__ITEMS__:
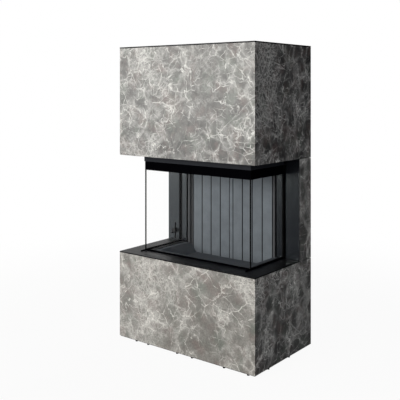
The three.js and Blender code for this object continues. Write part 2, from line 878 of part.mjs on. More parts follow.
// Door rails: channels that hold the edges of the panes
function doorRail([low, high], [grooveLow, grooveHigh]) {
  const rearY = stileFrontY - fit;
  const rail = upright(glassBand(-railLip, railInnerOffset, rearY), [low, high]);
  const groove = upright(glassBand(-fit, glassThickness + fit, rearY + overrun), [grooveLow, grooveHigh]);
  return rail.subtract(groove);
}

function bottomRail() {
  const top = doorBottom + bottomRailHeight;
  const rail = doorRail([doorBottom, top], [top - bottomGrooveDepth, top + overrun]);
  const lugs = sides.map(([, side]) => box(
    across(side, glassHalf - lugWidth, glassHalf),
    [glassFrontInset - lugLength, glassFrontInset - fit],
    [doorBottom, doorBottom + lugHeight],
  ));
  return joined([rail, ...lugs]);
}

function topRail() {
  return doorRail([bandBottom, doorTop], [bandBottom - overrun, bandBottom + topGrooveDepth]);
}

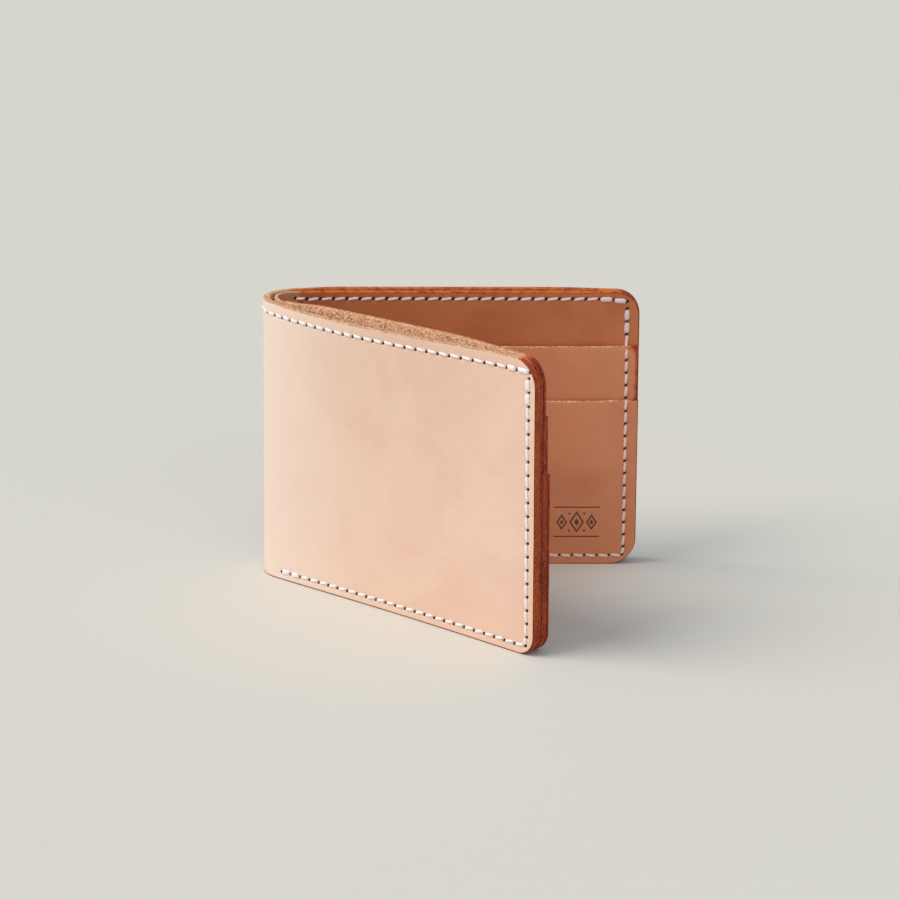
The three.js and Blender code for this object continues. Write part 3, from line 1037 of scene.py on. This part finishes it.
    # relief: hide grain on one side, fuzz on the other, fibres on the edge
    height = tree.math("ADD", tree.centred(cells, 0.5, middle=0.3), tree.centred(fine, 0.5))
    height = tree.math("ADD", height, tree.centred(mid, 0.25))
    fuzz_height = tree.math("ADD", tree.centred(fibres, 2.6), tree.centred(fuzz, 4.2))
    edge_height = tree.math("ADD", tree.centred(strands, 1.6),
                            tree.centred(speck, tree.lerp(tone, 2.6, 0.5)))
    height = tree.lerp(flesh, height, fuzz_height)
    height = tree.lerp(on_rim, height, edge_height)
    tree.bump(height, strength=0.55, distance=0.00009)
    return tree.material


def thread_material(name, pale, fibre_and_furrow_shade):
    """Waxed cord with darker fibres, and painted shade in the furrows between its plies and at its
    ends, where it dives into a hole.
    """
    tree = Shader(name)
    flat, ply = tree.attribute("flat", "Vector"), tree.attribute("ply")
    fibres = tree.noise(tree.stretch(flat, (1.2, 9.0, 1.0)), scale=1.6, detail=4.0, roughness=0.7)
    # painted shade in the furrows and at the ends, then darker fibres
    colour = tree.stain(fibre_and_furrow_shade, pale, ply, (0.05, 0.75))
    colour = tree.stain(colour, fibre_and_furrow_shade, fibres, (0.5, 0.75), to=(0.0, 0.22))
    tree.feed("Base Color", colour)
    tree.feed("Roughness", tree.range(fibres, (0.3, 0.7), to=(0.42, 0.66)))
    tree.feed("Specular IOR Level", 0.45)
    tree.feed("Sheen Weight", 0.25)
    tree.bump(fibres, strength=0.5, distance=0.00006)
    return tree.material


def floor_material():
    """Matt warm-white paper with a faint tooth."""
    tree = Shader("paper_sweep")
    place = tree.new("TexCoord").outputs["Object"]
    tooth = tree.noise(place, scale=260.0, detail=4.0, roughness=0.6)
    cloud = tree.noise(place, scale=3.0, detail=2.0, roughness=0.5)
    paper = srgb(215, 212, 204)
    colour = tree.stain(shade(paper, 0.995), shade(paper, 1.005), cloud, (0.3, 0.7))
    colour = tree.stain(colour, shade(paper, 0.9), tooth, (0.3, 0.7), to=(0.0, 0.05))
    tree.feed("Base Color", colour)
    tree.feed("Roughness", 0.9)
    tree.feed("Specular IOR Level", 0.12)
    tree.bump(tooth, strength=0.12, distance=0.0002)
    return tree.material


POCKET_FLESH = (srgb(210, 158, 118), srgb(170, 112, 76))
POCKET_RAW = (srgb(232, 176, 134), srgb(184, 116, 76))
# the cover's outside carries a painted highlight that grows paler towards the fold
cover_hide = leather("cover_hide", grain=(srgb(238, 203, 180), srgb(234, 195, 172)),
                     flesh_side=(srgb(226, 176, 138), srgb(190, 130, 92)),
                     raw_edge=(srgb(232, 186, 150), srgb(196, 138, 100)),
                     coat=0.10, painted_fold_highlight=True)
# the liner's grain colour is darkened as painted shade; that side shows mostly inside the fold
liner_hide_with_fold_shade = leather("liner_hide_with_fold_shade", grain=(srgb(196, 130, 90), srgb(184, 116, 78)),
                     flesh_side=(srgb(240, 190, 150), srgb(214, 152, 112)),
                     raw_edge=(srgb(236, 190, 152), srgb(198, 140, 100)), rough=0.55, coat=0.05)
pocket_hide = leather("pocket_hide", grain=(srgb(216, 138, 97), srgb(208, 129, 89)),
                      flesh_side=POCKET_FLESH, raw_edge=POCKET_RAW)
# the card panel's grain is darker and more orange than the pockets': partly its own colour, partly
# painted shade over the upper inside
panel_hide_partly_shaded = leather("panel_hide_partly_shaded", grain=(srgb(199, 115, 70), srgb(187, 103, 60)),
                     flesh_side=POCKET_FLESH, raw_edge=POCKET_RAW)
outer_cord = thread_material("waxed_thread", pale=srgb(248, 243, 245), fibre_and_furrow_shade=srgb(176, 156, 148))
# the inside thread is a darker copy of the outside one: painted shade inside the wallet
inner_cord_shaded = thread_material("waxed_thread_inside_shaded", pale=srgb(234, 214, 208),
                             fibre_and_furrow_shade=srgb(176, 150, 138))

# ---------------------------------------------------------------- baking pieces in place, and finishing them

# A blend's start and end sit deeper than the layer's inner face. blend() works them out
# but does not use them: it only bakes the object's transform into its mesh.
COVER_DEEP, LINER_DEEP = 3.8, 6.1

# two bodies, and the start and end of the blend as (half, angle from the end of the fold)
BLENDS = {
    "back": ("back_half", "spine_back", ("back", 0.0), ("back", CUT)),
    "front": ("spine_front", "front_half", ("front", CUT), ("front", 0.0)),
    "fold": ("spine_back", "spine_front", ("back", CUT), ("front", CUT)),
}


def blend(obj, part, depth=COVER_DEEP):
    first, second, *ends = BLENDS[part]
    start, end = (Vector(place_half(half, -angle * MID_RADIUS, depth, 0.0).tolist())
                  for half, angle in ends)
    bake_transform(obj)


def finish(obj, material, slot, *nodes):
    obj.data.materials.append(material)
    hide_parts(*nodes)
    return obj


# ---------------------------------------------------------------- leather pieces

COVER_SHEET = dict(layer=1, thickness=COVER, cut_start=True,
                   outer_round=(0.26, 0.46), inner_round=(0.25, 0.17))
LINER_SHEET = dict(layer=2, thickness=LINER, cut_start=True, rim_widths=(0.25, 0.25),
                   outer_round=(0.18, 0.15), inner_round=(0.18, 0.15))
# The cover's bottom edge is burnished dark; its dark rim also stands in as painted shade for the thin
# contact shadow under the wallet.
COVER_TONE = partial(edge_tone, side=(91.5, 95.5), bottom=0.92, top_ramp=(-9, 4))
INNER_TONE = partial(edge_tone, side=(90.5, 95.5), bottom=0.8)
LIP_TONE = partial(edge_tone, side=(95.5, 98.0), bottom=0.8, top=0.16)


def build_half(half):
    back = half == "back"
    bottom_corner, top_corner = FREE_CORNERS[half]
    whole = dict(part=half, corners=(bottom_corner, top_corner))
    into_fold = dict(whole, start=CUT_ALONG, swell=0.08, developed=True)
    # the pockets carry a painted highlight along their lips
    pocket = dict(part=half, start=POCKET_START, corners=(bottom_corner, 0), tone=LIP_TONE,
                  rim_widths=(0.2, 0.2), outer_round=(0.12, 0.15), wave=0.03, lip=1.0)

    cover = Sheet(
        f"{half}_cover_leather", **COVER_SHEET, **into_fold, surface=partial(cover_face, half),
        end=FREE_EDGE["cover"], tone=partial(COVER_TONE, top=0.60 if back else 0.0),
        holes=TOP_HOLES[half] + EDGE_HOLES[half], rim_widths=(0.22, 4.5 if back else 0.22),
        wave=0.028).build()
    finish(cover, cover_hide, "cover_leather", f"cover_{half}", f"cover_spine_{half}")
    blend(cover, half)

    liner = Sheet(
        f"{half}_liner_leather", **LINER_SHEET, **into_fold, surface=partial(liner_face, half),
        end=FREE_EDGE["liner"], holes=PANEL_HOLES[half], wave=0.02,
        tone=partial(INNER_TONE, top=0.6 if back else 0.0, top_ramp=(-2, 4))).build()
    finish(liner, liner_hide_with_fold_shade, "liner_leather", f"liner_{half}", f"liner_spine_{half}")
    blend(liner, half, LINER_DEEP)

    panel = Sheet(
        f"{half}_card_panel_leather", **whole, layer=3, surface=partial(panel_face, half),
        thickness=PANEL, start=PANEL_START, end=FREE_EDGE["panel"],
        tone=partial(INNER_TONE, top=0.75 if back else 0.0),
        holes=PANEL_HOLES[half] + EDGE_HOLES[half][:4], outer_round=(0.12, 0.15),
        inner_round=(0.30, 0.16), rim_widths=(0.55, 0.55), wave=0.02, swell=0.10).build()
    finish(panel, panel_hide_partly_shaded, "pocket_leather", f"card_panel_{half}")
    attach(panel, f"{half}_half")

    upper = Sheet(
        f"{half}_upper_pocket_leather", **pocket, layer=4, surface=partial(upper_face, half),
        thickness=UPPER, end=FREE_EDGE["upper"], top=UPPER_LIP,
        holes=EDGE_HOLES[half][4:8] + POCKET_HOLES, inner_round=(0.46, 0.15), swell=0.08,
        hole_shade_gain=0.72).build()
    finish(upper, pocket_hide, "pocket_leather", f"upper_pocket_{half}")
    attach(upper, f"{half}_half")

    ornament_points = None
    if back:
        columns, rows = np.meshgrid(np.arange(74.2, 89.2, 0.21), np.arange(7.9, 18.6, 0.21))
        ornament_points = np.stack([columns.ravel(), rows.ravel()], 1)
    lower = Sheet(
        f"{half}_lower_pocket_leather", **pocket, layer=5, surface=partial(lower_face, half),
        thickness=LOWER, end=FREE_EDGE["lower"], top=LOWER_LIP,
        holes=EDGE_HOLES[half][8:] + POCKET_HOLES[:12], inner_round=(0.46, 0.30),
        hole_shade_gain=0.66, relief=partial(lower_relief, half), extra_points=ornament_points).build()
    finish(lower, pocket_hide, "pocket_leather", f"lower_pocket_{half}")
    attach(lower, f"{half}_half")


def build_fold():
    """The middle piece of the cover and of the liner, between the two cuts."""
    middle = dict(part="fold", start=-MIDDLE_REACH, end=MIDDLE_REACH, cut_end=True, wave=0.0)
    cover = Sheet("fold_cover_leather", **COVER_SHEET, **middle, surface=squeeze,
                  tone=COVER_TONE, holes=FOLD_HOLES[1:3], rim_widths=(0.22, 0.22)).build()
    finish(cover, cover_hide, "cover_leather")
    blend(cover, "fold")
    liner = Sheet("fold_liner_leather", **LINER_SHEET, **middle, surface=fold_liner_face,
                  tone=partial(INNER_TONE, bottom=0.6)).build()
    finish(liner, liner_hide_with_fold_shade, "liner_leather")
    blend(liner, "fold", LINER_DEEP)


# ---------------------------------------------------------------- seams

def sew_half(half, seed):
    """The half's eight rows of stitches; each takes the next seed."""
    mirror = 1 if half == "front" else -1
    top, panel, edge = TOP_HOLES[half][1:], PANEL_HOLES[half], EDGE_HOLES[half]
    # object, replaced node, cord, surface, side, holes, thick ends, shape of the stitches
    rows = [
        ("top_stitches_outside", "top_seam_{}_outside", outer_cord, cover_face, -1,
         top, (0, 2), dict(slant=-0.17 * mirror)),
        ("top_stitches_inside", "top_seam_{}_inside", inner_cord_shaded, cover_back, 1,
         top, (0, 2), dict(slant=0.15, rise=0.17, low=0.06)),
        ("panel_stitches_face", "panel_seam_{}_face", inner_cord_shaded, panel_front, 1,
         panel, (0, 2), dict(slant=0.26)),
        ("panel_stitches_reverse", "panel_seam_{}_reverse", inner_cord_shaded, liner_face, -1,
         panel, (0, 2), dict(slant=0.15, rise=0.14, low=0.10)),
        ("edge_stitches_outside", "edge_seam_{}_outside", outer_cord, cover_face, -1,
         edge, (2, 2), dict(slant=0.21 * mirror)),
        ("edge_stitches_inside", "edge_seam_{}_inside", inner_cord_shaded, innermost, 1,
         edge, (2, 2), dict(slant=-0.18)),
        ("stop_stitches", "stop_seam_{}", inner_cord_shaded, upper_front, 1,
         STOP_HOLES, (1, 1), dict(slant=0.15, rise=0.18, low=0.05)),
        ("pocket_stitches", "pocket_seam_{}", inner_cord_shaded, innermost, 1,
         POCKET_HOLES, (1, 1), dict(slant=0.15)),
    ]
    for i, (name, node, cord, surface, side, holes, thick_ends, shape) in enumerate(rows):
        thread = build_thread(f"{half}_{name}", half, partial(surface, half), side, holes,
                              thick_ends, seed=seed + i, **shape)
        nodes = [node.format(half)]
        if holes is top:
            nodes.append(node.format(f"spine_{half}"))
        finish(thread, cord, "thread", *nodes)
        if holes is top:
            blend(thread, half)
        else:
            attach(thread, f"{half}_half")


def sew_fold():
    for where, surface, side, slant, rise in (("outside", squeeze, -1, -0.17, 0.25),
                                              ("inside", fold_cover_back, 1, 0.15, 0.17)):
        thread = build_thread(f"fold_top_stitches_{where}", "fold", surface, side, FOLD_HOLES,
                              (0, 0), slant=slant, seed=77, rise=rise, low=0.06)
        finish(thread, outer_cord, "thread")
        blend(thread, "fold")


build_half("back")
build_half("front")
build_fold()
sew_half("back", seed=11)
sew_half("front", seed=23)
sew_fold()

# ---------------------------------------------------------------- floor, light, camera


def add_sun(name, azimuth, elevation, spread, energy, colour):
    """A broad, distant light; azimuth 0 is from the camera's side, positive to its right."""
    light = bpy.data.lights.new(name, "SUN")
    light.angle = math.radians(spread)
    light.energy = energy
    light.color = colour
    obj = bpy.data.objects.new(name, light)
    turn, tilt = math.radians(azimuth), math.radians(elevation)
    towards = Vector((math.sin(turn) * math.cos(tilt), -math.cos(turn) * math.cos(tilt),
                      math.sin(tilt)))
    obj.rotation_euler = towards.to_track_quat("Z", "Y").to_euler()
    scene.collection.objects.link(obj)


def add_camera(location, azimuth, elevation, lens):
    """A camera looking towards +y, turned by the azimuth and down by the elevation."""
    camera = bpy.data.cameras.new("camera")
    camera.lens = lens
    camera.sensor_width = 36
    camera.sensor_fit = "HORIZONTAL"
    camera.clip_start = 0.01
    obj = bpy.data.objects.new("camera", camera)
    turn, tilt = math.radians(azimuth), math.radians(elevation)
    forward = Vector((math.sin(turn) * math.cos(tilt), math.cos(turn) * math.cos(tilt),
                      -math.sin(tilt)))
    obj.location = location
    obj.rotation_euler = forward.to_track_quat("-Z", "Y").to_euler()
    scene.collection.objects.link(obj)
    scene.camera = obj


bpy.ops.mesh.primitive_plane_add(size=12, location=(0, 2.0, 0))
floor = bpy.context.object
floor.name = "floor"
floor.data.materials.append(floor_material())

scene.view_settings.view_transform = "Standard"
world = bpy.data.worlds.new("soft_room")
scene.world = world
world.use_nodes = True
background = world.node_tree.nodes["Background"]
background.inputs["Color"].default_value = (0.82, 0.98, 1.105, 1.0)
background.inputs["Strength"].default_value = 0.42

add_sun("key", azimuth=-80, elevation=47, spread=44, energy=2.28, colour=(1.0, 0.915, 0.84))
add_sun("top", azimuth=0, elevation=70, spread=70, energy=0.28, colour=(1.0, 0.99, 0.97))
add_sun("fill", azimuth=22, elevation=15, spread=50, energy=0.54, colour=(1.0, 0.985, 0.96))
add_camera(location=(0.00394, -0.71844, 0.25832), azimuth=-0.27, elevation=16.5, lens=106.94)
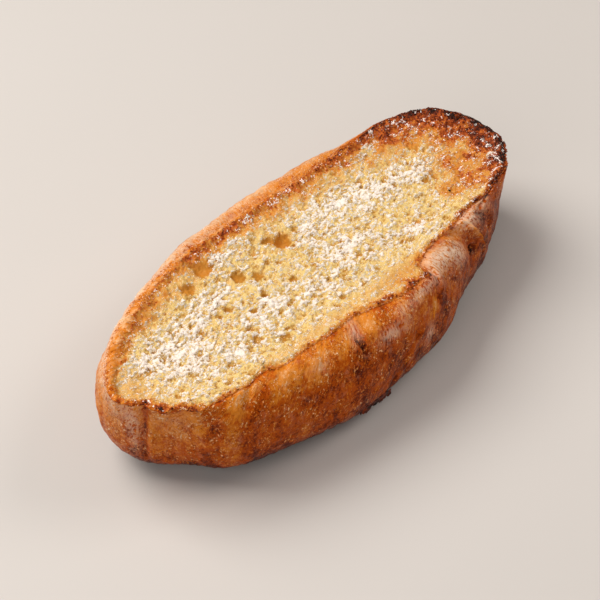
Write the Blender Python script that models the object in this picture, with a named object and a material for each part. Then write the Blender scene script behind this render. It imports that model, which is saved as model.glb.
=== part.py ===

__TASK TO CARRY OUT__:
Pull out all lines of the data with the string "three".

__SOLUTION FOR THIS PROBLEM__:
The three.js and Blender code for this object continues. Write part 2, from line 878 of part.mjs on. More parts follow.
The three.js and Blender code for this object continues. Write part 3, from line 1037 of scene.py on. This part finishes it.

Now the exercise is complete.